AI Article Synopsis

  • About 90% of Parkinson's disease cases are idiopathic, and this study investigates the disease's multifactorial nature through metabolomics, which examines how genes and the environment interact at the cellular level.
  • The research compares the metabolomic profiles of whole blood from treated and de-novo (newly diagnosed) PD patients to healthy controls, focusing on how these profiles relate to disease duration, stage, and motor impairment.
  • Findings suggest that metabolomics can help identify potential biomarkers for Parkinson’s disease, but further large-scale studies are necessary for validation and comparison with other neurodegenerative diseases.*

Article Abstract

Introduction: About 90% of cases of Parkinson's disease (PD) are idiopathic and attempts to understand pathogenesis typically assume a multifactorial origin. Multifactorial diseases can be studied using metabolomics, since the cellular metabolome reflects the interplay between genes and environment.

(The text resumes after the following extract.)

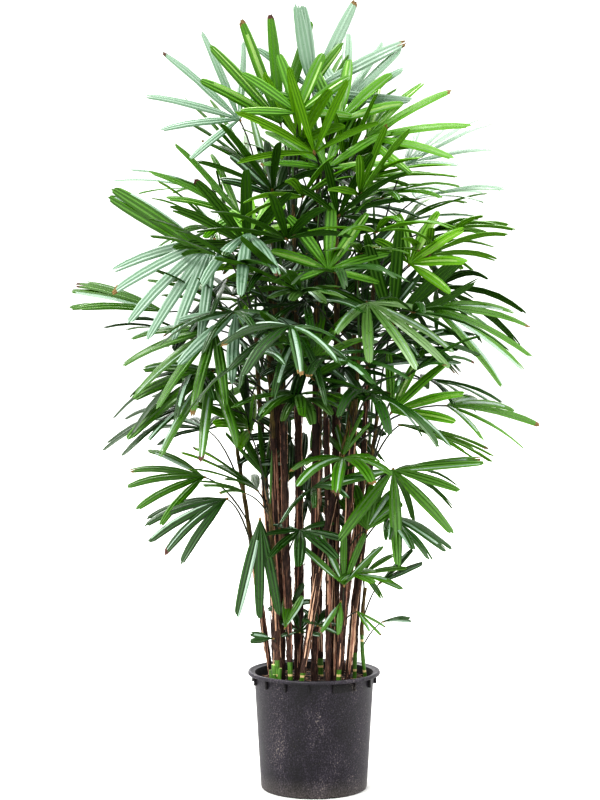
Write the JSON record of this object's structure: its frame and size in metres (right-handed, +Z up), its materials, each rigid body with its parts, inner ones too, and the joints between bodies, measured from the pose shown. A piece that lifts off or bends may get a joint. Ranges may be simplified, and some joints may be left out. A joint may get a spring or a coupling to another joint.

Objective: The aim of our case-control study is to compare metabolomic profiles of whole blood obtained from treated PD patients, de-novo PD patients and controls, and to study the perturbations correlated with disease duration, disease stage and motor impairment.

Methods: We collected blood samples from 16 drug naïve parkinsonian patients, 84 treated parkinsonian patients, and 42 age matched healthy controls. Metabolomic profiles have been obtained using gas chromatography coupled to mass spectrometry. Multivariate statistical analysis has been performed using supervised models; partial least square discriminant analysis and partial least square regression.

Results: This approach allowed separation between discrete classes and stratification of treated patients according to continuous variables (disease duration, disease stage, motor score). Analysis of single metabolites and their related metabolic pathways revealed unexpected possible perturbations related to PD and underscored existing mechanisms that correlated with disease onset, stage, duration, motor score and pharmacological treatment.

Conclusion: Metabolomics can be useful in pathogenetic studies and biomarker discovery. The latter needs large-scale validation and comparison with other neurodegenerative conditions.